Doubt this? Here’s Trump digging in on his racist claim that an air crash was the fault of “DEI”: “[Obama] actually came out with a directive: ‘too white.’ We want the people that are competent.” To start, note that Trump is blaming Obama, a Black man, not Biden. Second, there was no Obama admin directive saying that the Federal Aviation Administration (FAA) was “too white.” That is a lie. Third, the link between whiteness and competency, a link made by an incompetent inheritance prince. Trump has said many similar things in the past, going back decades.
Trump’s obsession on the Whiteness of the FAA probably comes from Elon Musk, who in January 2024 said that Black students have lower IQs than White ones. He added, "It will take an airplane crashing and killing hundreds of people for them to change this crazy policy of DIE." DIE is Musk trying to be funny with DEI. Nazi-saluting, apartheid-loving Musk’s many racist statements on DEI are just the tip of the shit stick. He’s hired and rehired very proud racists, another thing that he shares with his ruling partner.
One Trump hire via Defense Secretary Marco Rubio is Darren Beattie who is now the acting undersecretary of state for public diplomacy. Here’s Beattie on Xwitter last year, “Competent white men must be in charge if you want things to work. Unfortunately, our entire national ideology is predicated on coddling the feelings of women and minorities, and demoralizing competent white men.” Beattie has also called for “mass sterilization” of “low-IQ trash.” That’s public diplomacy Trump style, for sure, from someone on the American taxpayers’ dime.
Trump, Musk, Beattie, Musk’s minions – all of them believe that their success is on the merits. They probably have to. If they believed that they got where they got because their race and gender (and wealth) gave them an advantage, they wouldn’t have the bull to try to shit us all. If they had to compete in a DEI world, they probably wouldn’t have made it. Trump wouldn’t for sure. They rose because they competed against mediocrity, which is what they want back.
Take politics out of this. Forget identity.
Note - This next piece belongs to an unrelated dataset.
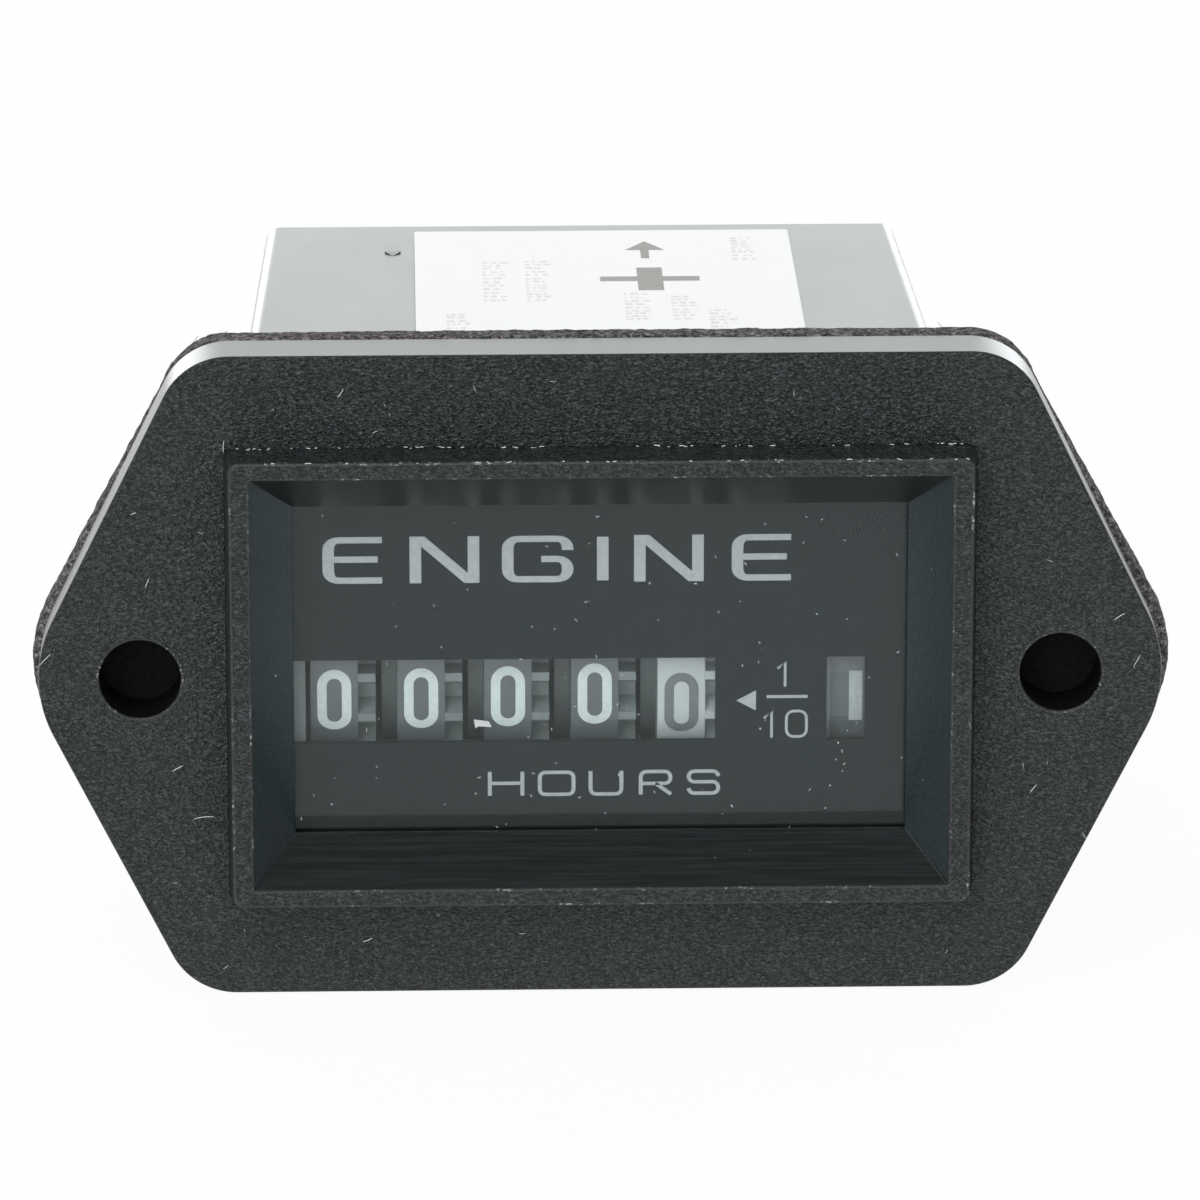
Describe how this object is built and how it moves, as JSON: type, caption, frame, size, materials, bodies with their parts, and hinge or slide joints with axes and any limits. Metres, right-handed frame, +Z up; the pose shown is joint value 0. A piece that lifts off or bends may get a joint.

Forget diversity, equity, and inclusion, and just think as if you were a business person starting a new company. You want the best of the best, and you want your hiring pool to not only include the best of the best, but to be reflective of what the whole world has to offer. That’s not “politically correct” or “woke.” Its simple common sense.
You aren’t going to hire lazy schlump or dull-minded fools, which leaves out Donald Trump. You aren’t extending a job offer to heavy-weight narcissists and conmen, which means no Musk. And you certainly aren’t going to inject racist/sexist poison into your company, nor will you surround yourself with sycophants and Yesmen. None of those people are the best of the best, the best that the whole world has to offer.
You will hire using the principles of DEI. You won’t call it that. You probably won’t make the link between DEI and what you are doing, but, trust me, you are practicing DEI. And, if you hire the best of the best – Black, Brown, Asian, White, female, male, non-binary, gay, straight, trans, disabled, abled, etc. – you will also be participating in a true meritocracy to create what will likely be a successful business. Period.